Random, Uncategorized

At the Bar

Wednesday evening at the bar. I had to check to make sure it was Wednesday. The days blur lately.

I’m having boneless wings in the restaurant’s special sauce. I’ve had them before. I didn’t feel like being brave today.

Tullamore and ginger beer. I have to ask for lime. Whiskey is my drink of choice, in general, but also for contemplation. The bartender has finally remembered not to fill my glass with ice.

To my right are two women exploring a jewelry catalog. One is speaking about how the jewelry can tell a story as though it is a spiritual journey. Their intense small talk about nothing makes me twitch. I wonder what, if anything, is really important to them.

The man who was sitting to my left has just left. I did not see him depart. His empty beer bottle, the condensation from it, and the signature on a soon lost piece of paper are the evidence that he was here. He was complaining about the rain. I think to myself, “It’s Florida…. Maybe get over it.”
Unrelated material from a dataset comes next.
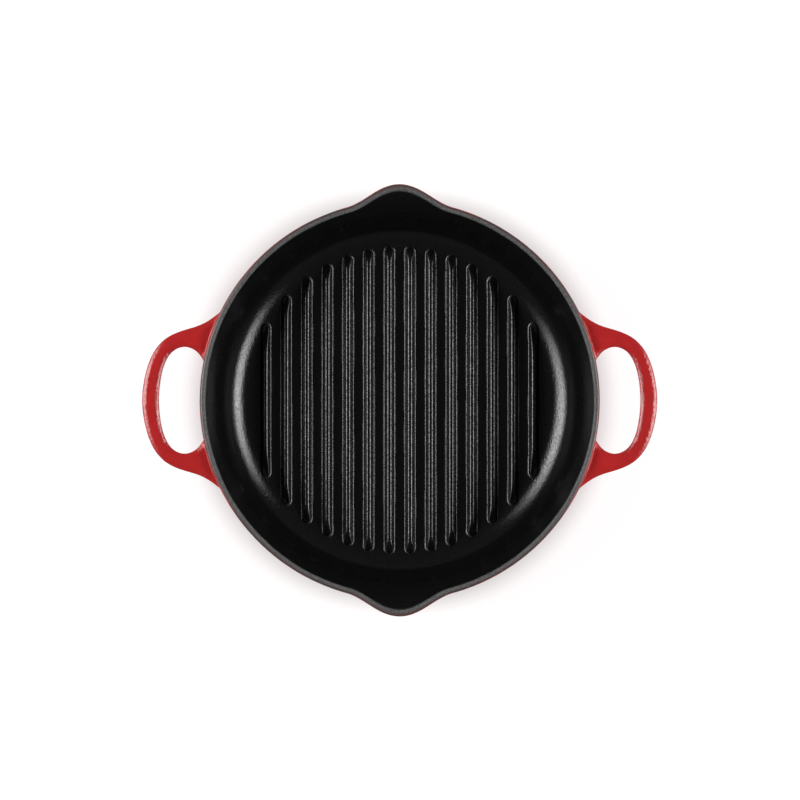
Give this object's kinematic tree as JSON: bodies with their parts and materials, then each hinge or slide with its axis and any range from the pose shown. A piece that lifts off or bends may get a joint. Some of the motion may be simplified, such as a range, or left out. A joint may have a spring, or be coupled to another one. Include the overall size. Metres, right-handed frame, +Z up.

The women have received their food. It grows cold as they are engrossed in their shopping venture. They are complaining about an acquaintance that’s super loud. I want to tell them they are annoying and they’ve killed the ambience with their unsubstantial bullshit.

“Is anyone sitting here, ma’am?” There is now a new couple to my left. He takes beer. She takes wine. Typical. They couldn’t hang with me. I look at their faces and I wouldn’t expect them to be together. They’re discussing the price of lobster rolls and whether or not they are hungry. It would seem they’ve come to the wrong place.

I’ve just realised I’m the only black person at the bar. That’s not a bad thing. In fact, I’m used to it in the South. Only an observation that only people like me tend to observe.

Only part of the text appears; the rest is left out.